Re: [PATCH] i915/perf: Avoid reading OA reports before they land

Umesh Nerlige Ramappa <umesh.nerlige.ramappa@xxxxxxxxx> · Mon, 22 May 2023 15:08:42 -0700

On Mon, May 22, 2023 at 01:20:12PM -0700, Dixit, Ashutosh wrote:
On Fri, 19 May 2023 15:56:42 -0700, Umesh Nerlige Ramappa wrote:


Hi Umesh,

On DG2, capturing OA reports while running heavy render workloads
sometimes results in invalid OA reports where 64-byte chunks inside
reports have stale values. Under memory pressure, high OA sampling rates
(13.3 us) and heavy render workload, occassionally, the OA HW TAIL
pointer does not progress as fast as the sampling rate. When these
glitches occur, the TAIL pointer takes approx. 200us to progress.  While
this is expected behavior from the HW perspective, invalid reports are
not expected.

In oa_buffer_check_unlocked(), when we execute the if condition, we are
updating the oa_buffer.tail to the aging tail and then setting pollin
based on this tail value, however, we do not have a chance to rewind and
validate the reports prior to setting pollin. The validation happens
in a subsequent call to oa_buffer_check_unlocked(). If a read occurs
before this validation, then we end up reading reports up until this
oa_buffer.tail value which includes invalid reports. Though found on
DG2, this affects all platforms.

Set the pollin only in the else condition in oa_buffer_check_unlocked.
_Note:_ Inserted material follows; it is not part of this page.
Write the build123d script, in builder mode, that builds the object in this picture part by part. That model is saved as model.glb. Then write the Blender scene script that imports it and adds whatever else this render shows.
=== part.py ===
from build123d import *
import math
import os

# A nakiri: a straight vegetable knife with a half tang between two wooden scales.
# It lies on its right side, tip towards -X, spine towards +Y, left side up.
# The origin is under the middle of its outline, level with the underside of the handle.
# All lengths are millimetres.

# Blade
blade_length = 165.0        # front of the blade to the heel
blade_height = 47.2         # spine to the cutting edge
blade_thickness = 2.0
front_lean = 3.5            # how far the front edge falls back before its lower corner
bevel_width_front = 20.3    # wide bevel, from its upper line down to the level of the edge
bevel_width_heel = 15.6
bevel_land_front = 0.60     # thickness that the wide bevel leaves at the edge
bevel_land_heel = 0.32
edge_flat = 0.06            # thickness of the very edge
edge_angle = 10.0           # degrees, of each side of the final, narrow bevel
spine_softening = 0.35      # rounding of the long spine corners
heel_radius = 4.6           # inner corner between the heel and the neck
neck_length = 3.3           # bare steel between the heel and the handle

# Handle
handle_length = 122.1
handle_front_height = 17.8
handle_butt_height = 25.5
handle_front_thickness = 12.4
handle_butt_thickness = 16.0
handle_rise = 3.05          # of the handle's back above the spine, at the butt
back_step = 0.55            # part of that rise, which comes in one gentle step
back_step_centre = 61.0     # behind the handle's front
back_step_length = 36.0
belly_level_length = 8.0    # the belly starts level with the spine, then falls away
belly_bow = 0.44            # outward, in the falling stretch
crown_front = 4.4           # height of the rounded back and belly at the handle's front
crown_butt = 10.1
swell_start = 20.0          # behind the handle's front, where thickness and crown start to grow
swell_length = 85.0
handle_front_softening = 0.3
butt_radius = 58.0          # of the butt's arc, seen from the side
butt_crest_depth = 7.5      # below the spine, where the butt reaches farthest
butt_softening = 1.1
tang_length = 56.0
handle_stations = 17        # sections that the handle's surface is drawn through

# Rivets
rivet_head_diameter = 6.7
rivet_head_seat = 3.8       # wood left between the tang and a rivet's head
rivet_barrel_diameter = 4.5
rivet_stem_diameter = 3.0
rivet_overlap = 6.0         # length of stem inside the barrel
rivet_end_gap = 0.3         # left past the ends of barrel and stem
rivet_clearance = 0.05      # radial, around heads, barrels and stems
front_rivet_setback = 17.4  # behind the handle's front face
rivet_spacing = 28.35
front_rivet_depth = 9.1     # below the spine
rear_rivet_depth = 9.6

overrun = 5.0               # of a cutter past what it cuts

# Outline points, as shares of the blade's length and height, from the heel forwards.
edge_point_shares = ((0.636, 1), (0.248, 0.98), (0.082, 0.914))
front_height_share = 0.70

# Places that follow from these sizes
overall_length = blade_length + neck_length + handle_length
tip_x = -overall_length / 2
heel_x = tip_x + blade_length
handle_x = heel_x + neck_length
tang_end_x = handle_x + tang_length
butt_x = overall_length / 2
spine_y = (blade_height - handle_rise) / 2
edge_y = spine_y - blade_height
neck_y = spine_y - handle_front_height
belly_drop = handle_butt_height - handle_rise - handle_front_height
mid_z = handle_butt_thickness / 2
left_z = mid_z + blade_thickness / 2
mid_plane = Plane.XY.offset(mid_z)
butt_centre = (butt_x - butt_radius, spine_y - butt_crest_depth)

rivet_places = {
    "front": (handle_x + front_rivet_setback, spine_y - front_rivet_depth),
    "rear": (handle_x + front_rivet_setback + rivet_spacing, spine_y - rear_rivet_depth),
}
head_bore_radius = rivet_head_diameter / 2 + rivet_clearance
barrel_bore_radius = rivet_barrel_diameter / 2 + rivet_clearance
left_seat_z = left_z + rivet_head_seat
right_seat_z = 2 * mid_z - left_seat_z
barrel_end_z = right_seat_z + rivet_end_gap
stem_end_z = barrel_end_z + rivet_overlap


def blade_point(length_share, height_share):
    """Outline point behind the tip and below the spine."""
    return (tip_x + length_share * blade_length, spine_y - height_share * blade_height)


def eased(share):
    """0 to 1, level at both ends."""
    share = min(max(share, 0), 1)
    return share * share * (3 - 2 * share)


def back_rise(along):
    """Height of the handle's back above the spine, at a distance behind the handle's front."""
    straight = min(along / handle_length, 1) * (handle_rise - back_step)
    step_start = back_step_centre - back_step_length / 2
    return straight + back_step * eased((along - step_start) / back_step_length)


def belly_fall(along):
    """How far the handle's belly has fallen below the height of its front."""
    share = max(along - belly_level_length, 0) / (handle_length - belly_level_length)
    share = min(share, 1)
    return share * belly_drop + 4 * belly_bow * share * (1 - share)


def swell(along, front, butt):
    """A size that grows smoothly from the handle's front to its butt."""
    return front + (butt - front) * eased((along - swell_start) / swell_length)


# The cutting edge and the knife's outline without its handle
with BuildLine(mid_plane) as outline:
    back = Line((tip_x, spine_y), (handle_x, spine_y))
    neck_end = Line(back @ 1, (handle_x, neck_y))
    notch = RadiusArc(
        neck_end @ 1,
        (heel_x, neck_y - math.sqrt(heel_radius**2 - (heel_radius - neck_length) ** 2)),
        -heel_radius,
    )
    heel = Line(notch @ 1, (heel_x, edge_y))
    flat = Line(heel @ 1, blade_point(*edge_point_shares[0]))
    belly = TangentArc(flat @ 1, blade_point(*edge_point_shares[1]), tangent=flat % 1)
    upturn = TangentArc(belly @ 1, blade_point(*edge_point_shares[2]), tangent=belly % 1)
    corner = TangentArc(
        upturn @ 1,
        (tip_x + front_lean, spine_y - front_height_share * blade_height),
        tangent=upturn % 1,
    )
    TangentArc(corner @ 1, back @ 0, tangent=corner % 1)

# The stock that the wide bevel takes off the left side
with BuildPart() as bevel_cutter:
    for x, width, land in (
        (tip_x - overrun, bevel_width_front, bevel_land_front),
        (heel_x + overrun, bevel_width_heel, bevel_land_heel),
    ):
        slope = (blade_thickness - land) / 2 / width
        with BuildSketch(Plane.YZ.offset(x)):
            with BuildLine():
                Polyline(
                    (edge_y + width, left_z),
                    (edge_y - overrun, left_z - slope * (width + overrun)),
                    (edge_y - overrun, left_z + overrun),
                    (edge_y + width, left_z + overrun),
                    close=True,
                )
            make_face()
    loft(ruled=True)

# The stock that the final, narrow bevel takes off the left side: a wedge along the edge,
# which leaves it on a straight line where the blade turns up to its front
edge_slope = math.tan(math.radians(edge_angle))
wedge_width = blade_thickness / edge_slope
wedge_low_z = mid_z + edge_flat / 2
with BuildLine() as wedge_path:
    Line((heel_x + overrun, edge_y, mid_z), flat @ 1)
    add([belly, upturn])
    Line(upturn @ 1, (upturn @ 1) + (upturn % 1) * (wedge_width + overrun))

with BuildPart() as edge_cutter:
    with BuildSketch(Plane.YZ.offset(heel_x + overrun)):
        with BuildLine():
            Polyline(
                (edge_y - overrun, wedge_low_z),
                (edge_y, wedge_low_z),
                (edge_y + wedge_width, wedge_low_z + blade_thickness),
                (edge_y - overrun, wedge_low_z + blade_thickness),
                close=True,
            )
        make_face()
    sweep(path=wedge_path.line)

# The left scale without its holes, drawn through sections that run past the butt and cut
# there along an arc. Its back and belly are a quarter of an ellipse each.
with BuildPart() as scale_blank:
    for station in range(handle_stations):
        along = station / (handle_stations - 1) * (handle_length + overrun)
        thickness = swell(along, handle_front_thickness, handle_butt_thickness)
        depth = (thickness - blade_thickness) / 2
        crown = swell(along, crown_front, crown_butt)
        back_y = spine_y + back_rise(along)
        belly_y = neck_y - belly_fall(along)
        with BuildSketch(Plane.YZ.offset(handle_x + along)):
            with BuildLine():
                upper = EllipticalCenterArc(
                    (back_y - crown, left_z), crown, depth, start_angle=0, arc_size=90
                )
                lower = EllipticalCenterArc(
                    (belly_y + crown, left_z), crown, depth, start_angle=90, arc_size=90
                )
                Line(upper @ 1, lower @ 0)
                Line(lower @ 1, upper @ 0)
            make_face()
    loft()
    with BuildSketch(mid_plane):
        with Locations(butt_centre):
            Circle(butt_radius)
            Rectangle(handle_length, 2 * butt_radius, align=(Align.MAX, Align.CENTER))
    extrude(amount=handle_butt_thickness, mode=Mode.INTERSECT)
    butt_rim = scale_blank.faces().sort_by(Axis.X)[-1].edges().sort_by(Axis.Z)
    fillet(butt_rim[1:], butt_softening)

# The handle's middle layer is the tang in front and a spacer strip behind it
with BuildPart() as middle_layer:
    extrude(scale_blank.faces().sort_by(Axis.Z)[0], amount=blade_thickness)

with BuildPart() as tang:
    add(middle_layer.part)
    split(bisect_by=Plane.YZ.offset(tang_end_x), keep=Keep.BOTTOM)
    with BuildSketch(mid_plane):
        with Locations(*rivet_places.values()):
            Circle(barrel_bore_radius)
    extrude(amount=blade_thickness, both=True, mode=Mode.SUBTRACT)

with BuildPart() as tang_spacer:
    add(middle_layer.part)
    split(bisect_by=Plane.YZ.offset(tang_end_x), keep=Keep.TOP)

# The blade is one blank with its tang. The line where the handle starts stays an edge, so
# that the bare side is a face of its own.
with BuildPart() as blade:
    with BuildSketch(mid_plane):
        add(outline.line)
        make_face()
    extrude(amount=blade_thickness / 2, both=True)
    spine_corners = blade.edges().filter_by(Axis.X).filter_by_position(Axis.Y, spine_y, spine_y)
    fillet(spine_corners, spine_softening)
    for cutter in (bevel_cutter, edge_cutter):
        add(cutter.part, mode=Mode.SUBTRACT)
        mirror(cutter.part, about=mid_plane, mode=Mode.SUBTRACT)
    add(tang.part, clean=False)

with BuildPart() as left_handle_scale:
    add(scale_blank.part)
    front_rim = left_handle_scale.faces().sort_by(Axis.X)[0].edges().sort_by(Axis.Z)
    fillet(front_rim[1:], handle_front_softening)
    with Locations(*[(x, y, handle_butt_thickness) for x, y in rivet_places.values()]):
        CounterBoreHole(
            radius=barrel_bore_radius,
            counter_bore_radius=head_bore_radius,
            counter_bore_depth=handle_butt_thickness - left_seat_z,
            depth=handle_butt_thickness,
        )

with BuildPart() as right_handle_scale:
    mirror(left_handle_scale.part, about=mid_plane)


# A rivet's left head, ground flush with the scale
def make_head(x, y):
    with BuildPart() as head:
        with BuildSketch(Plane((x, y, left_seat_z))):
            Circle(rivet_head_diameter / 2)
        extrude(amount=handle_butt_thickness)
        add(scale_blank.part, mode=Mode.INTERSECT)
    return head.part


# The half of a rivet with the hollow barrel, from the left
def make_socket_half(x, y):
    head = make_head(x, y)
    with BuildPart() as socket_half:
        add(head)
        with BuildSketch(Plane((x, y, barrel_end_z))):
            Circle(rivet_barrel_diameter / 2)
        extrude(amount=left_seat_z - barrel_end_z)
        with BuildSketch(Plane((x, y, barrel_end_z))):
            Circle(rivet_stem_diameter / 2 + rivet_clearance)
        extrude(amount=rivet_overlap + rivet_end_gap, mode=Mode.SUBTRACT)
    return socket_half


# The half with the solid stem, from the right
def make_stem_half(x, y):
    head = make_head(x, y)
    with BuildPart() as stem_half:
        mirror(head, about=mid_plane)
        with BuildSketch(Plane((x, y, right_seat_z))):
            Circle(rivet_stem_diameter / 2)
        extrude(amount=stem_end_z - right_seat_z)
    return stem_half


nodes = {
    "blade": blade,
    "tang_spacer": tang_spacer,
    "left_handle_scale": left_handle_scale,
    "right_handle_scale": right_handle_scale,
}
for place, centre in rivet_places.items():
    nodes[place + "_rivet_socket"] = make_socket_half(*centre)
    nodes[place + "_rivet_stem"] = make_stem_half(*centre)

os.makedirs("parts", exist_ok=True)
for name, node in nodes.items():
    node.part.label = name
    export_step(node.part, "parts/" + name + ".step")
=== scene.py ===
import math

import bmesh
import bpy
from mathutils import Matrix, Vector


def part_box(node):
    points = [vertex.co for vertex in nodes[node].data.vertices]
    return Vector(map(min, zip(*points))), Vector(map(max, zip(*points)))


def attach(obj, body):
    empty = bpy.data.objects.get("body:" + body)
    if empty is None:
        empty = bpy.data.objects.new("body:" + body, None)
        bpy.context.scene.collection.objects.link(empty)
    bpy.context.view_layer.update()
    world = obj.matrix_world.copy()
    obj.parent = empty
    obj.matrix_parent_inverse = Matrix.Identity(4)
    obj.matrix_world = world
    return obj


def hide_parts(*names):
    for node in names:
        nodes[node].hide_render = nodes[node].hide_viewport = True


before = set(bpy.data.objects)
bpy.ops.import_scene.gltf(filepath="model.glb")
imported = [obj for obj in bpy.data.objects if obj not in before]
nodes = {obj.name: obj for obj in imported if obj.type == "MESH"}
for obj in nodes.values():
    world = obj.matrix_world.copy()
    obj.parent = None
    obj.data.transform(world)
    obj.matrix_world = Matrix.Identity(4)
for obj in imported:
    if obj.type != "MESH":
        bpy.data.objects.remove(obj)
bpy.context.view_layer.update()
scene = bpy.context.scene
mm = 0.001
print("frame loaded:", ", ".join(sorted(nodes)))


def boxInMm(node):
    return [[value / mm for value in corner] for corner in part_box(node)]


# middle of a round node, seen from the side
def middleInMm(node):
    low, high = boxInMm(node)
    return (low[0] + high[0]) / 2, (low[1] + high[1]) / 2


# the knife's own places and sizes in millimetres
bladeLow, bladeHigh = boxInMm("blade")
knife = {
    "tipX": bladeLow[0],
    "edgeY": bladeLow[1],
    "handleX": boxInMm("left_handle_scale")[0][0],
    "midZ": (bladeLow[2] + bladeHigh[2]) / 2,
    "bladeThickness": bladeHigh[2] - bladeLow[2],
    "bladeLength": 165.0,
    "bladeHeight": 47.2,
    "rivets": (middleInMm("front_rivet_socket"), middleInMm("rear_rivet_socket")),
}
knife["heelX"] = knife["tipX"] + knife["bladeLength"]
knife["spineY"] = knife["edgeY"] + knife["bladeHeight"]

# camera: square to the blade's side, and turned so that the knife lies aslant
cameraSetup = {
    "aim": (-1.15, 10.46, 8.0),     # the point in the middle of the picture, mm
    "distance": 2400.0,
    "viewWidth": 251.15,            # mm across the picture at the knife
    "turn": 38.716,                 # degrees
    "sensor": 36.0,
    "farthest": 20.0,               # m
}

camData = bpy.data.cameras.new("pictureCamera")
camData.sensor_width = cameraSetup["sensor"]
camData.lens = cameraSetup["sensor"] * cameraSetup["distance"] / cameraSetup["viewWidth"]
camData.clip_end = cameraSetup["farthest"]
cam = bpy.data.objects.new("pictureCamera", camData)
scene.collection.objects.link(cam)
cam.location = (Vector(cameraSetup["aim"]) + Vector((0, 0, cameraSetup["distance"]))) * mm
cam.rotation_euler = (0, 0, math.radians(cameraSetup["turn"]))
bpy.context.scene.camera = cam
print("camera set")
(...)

Bug: https://gitlab.freedesktop.org/drm/intel/-/issues/7484
Bug: https://gitlab.freedesktop.org/drm/intel/-/issues/7757
Signed-off-by: Umesh Nerlige Ramappa <umesh.nerlige.ramappa@xxxxxxxxx>
---
 drivers/gpu/drm/i915/i915_perf.c | 8 ++++----
 1 file changed, 4 insertions(+), 4 deletions(-)
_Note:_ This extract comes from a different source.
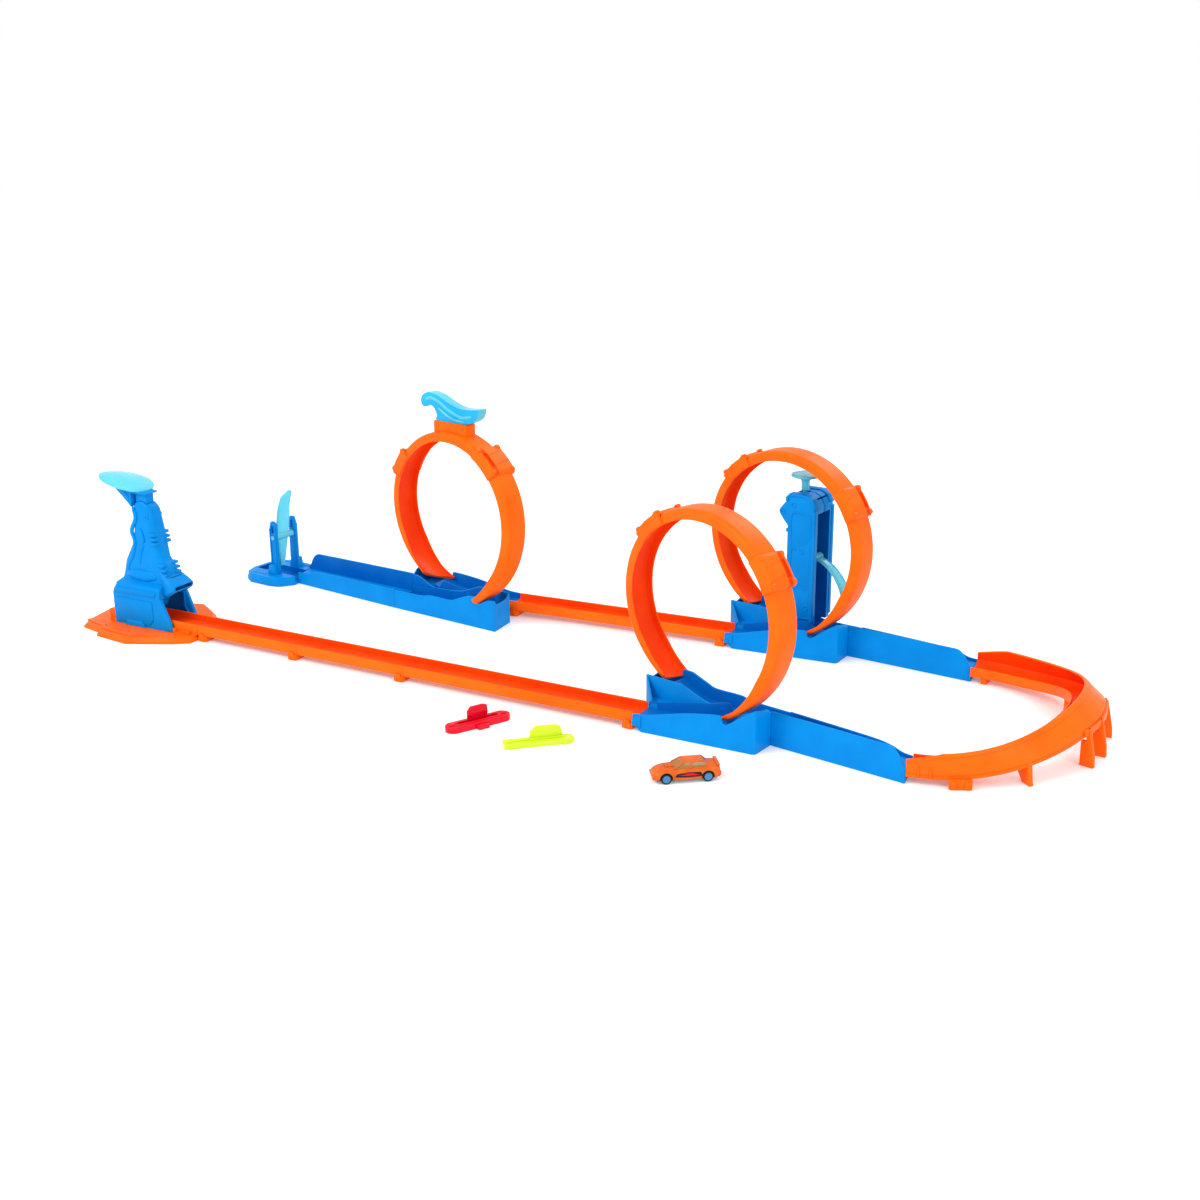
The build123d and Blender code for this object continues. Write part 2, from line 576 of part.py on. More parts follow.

diff --git a/drivers/gpu/drm/i915/i915_perf.c b/drivers/gpu/drm/i915/i915_perf.c
index 19d5652300ee..61536e3c4ac9 100644
--- a/drivers/gpu/drm/i915/i915_perf.c
+++ b/drivers/gpu/drm/i915/i915_perf.c
@@ -545,7 +545,7 @@ static bool oa_buffer_check_unlocked(struct i915_perf_stream *stream)
	u32 gtt_offset = i915_ggtt_offset(stream->oa_buffer.vma);
	int report_size = stream->oa_buffer.format->size;
	unsigned long flags;
-	bool pollin;
+	bool pollin = false;
	u32 hw_tail;
	u64 now;
	u32 partial_report_size;
@@ -620,10 +620,10 @@ static bool oa_buffer_check_unlocked(struct i915_perf_stream *stream)
		stream->oa_buffer.tail = gtt_offset + tail;
		stream->oa_buffer.aging_tail = gtt_offset + hw_tail;
		stream->oa_buffer.aging_timestamp = now;
-	}

-	pollin = OA_TAKEN(stream->oa_buffer.tail - gtt_offset,
-			  stream->oa_buffer.head - gtt_offset) >= report_size;
+		pollin = OA_TAKEN(stream->oa_buffer.tail - gtt_offset,
+				  stream->oa_buffer.head - gtt_offset) >= report_size;
+	}

The issue has been correctly identified above. But seems that the real
cause for the issue is not that pollin statement above is misplaced but
that updating the tail via aging is unreliable (at least with the present
timeout as you mention above). Also, it is not clear why we have tail aging
at all, since it seems we can detect when reports land (by checking
report_id and timestamp). So rather than move the pollin into the else, we
should just eliminate the if () part. And if we are eliminating the if ()
we can just eliminate the concept of tail aging from the code (and
comments) and rely solely on explicit detection of reports landing.

I thought so too, it would be much simpler code. Looks like Lionel 
agrees with removing this code as well. 

I do have a couple concerns though.

- In the blocking case, i915_perf_read() path waits on a queue with the
condition being oa_buffer_check_unlocked(). If sampling rate is high, 
oa_buffer_check_unlocked will almost always return true. If we remove 
the if block, we may run the rewind logic too often to detect reports 
that landed. The aging logic is just giving a 100us buffer to avoid 
repeated checks here if tail hasn't moved. (although tbh, 100 us is very 
small).

- The other concern - by dropping all this aging logic, are we changing 
  underlying behavior?

- Is there a significant ROI on current patch vs. dropping all the aging 
  logic?


Separately, there seems to be another related bug in the code, I have sent
a patch for that here:

https://patchwork.freedesktop.org/series/118151/

That's a valid new issue and different from this one, but related to the 
rewind logic. lgtm.

Thanks,
Umesh

Thanks.
--
Ashutosh